Dataset records:
------------------------

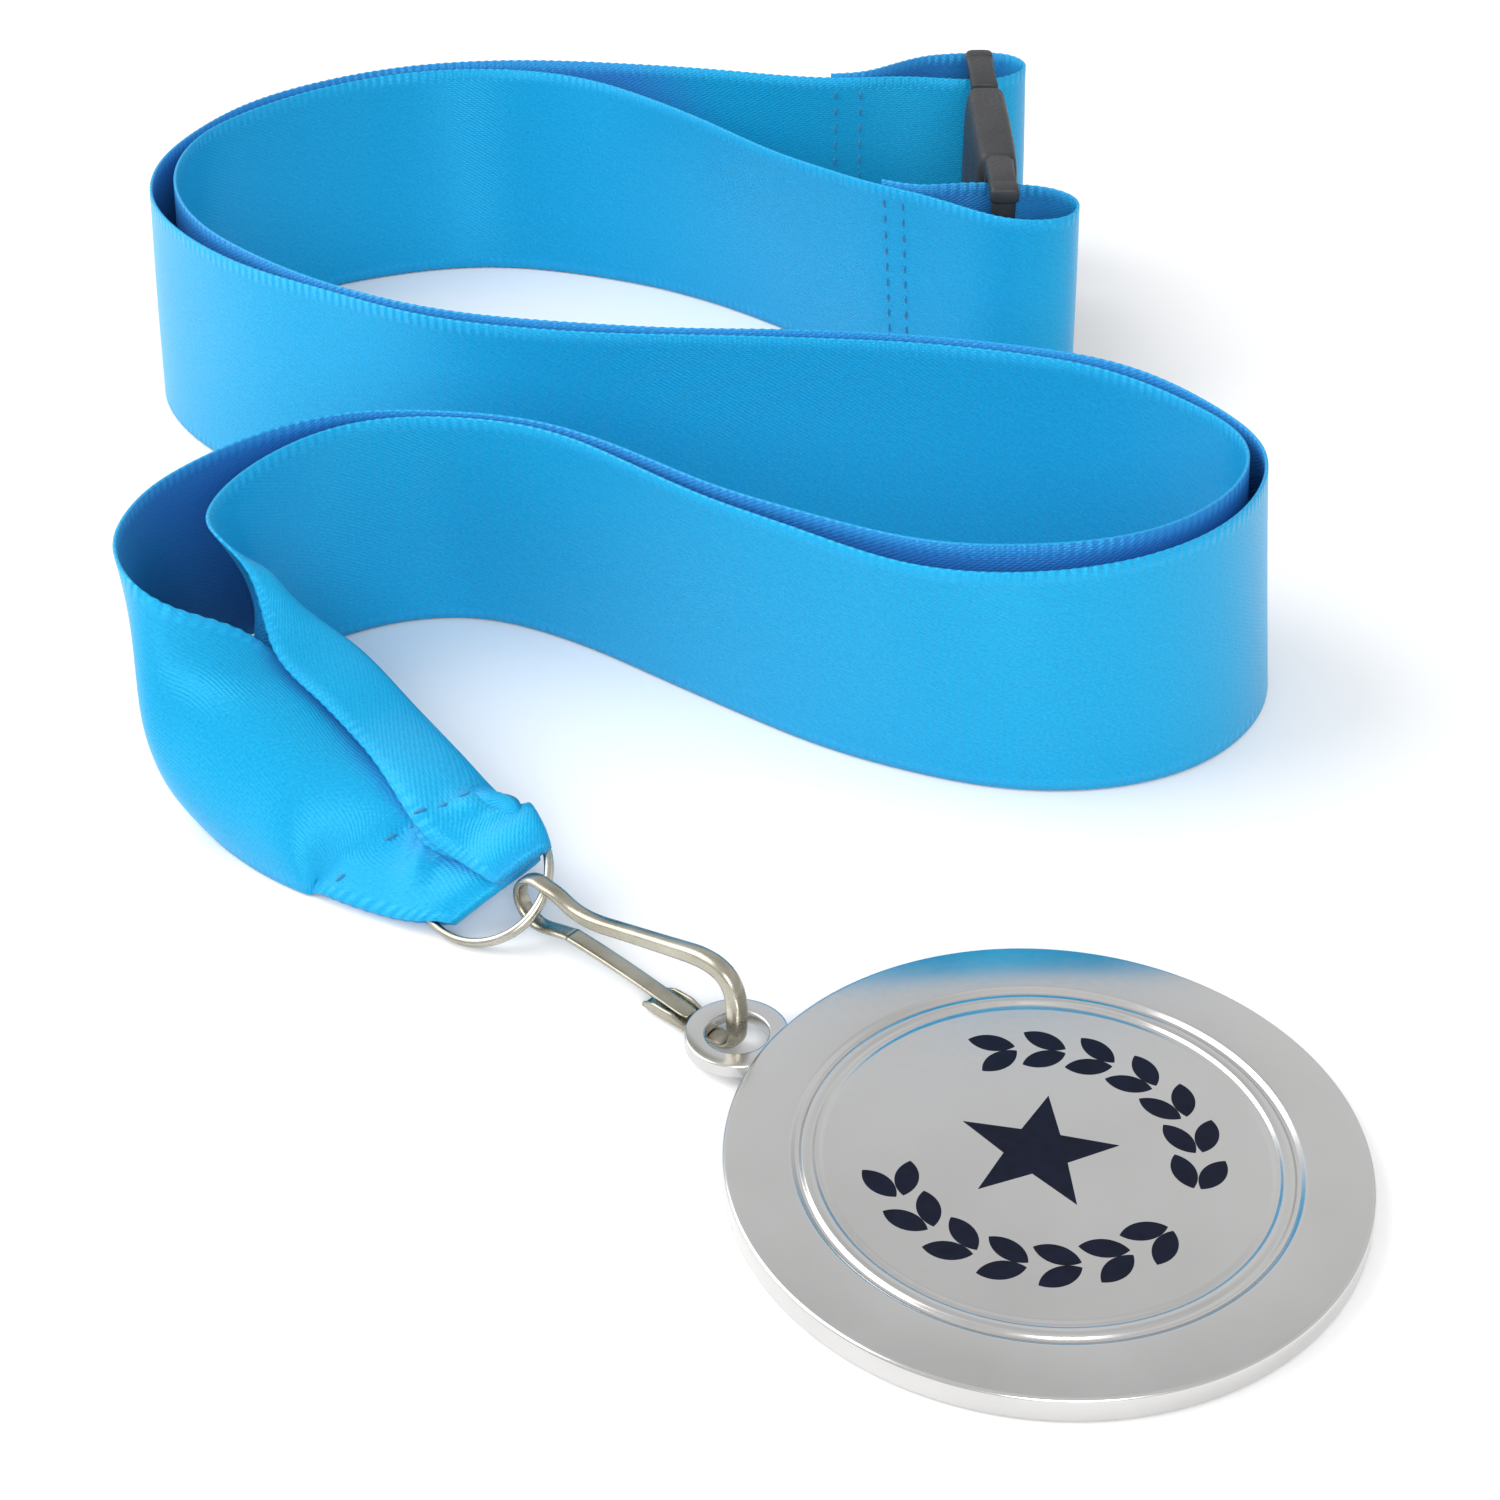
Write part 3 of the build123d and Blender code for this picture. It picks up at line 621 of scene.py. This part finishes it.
def gap_shade_amount(grid, normals, side):
    """How much painted shade this face gets from more cloth facing it: 1 where it is close, 0 where the face
    is in the open.
    """
    rows, cols = grid.shape[:2]
    quads = [(i * cols + j, (i + 1) * cols + j, (i + 1) * cols + j + 1, i * cols + j + 1)
             for i in range(rows - 1) for j in range(cols - 1)]
    tree = BVHTree.FromPolygons([tuple(p) for p in grid.reshape(-1, 3)], quads)
    inward = unit(np.gradient(grid, axis=1)) * np.linspace(1, -1, cols)[None, :, None]
    near = np.zeros((rows, cols))
    for tilt in (0.0, 0.35):
        rays = unit(normals * side + inward * tilt)
        starts = grid + rays * 0.6
        for i, j in np.ndindex(rows, cols):
            distance = tree.ray_cast(starts[i, j], rays[i, j], NO_SHADE_BEYOND)[3]
            if distance is not None:
                near[i, j] = max(near[i, j], (NO_SHADE_BEYOND - distance) / (NO_SHADE_BEYOND - FULL_SHADE_WITHIN))
    near = np.clip(near, 0, 1)
    kernel = np.ones(9) / 9             # a change is spread over some millimetres of the ribbon
    return np.stack([np.convolve(column, kernel, "same") for column in near.T], 1)


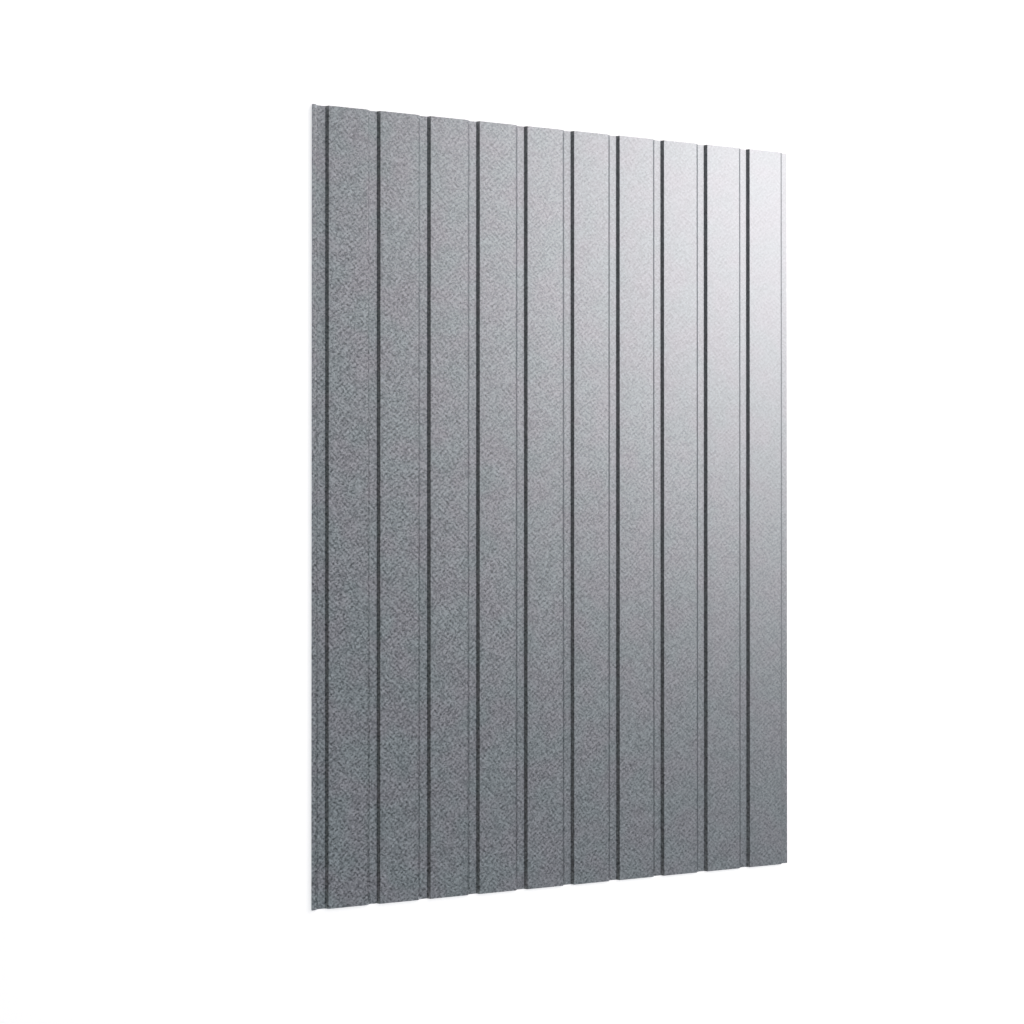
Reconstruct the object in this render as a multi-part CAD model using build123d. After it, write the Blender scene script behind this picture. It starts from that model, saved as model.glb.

------------------------

[Your task]
Repeat the records above exactly, from the first line to the last.

[Answer]
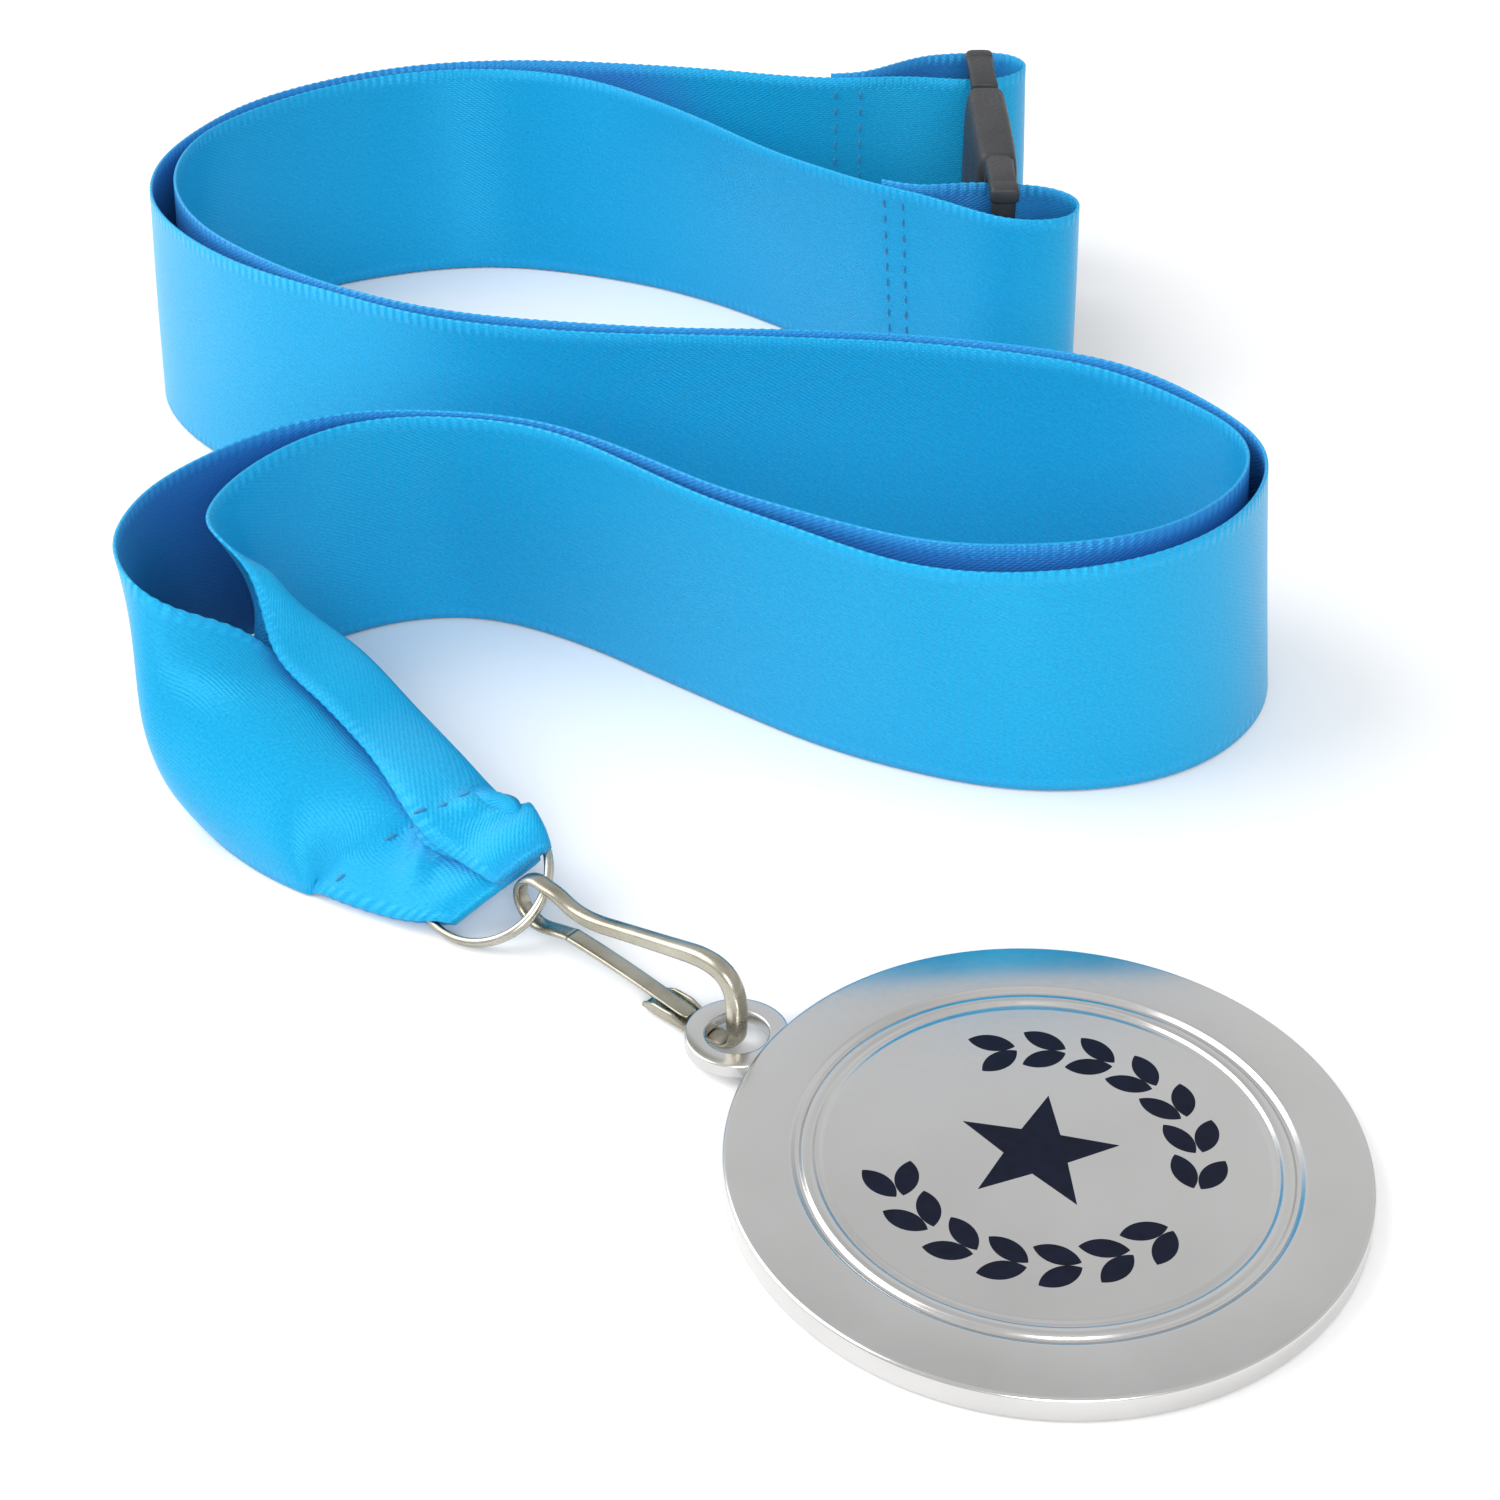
Write part 3 of the build123d and Blender code for this picture. It picks up at line 621 of scene.py. This part finishes it.
def gap_shade_amount(grid, normals, side):
    """How much painted shade this face gets from more cloth facing it: 1 where it is close, 0 where the face
    is in the open.
    """
    rows, cols = grid.shape[:2]
    quads = [(i * cols + j, (i + 1) * cols + j, (i + 1) * cols + j + 1, i * cols + j + 1)
             for i in range(rows - 1) for j in range(cols - 1)]
    tree = BVHTree.FromPolygons([tuple(p) for p in grid.reshape(-1, 3)], quads)
    inward = unit(np.gradient(grid, axis=1)) * np.linspace(1, -1, cols)[None, :, None]
    near = np.zeros((rows, cols))
    for tilt in (0.0, 0.35):
        rays = unit(normals * side + inward * tilt)
        starts = grid + rays * 0.6
        for i, j in np.ndindex(rows, cols):
            distance = tree.ray_cast(starts[i, j], rays[i, j], NO_SHADE_BEYOND)[3]
            if distance is not None:
                near[i, j] = max(near[i, j], (NO_SHADE_BEYOND - distance) / (NO_SHADE_BEYOND - FULL_SHADE_WITHIN))
    near = np.clip(near, 0, 1)
    kernel = np.ones(9) / 9             # a change is spread over some millimetres of the ribbon
    return np.stack([np.convolve(column, kernel, "same") for column in near.T], 1)


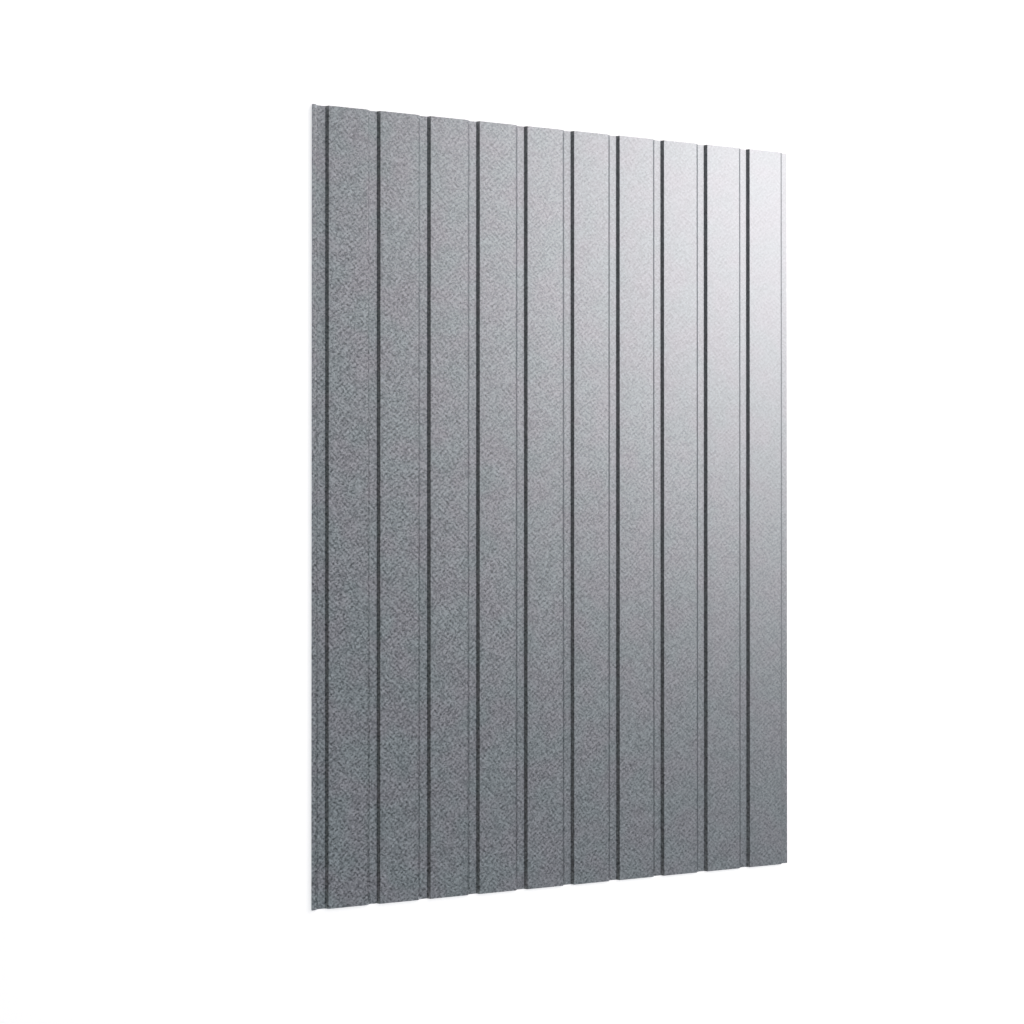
Reconstruct the object in this render as a multi-part CAD model using build123d. After it, write the Blender scene script behind this picture. It starts from that model, saved as model.glb.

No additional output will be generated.